У Бродского есть эссе 'Похвала скуке'. Надо было знать автора, чтобы поразиться несочетаемости облика Бродского с самим понятием 'скука'. Он был полон жизни — в самом приземленном смысле слова: любил итальянские кафе и китайские рестораны, разбирался в вине и автомобилях, в 94-м мы обсуждали каждый игровой день чемпионата мира по футболу. В памятном сентябре 95-го в Италии, под Луккой, он был неутомим в прогулках, составлении меню, каламбурах, экспромтах. Жить ему оставалось четыре месяца. И он знал это. То есть, разумеется, не знал даты — никому не дано знать.

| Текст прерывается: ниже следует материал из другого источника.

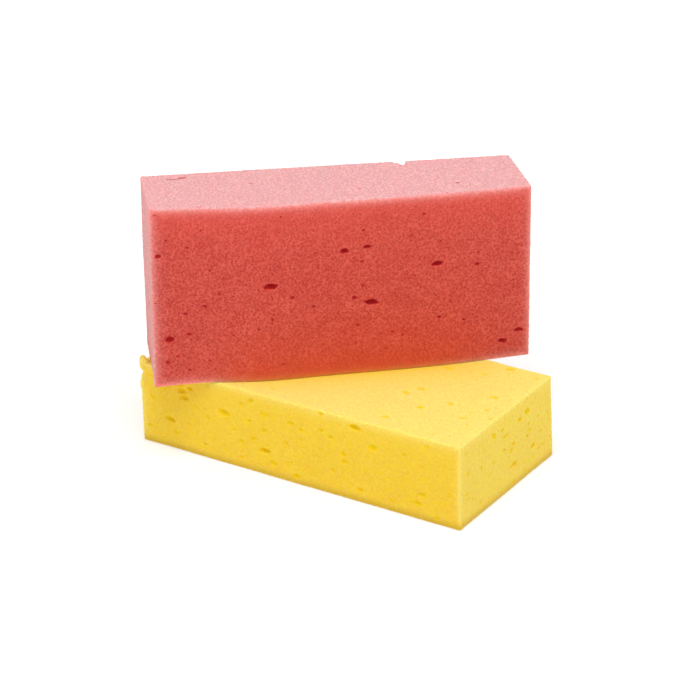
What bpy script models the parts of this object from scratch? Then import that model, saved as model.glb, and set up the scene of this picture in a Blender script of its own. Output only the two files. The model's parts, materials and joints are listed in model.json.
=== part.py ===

Но жил, неся тяжесть смертельной болезни, торжествуя всю полноту жизни. Он был очень храбрым человеком. Эта храбрость проявлялась разнообразно и давно. Нечто необычное происходило в мальчике, который на уроке в восьмом классе встал из-за парты и вышел из класса — чтобы никогда больше не возвращаться в школу. Нечто побудило молодого человека произнести в советском суде слова о Боге и Божественном предназначении. Заметим уже на этих двух примерах разницу между смелостью поступка и смелостью сознания. С годами пришло и более высокое — смелость существования. Мужество.
О том и пишет Бродский. О мужестве перед лицом жизни, которая — в повседневном потоке своем — может предстать и очень часто предстает скукой.
В одном из самых известных его стихотворений есть строка: 'Что сказать мне о жизни? Что оказалась длинной'. В этих словах — и ужас, и восторг, и гордость, и смирение. Мы, оглядываясь назад или вглядываясь вперед, видим события, вершины. Взгляд поэта проходит по всему рельефу бытия, охватывая прошлые, настоящие, будущие равнины и низменности, идти по которым тяжело и скучно, но надо. Коль жизнь есть дар, то будней — не бывает.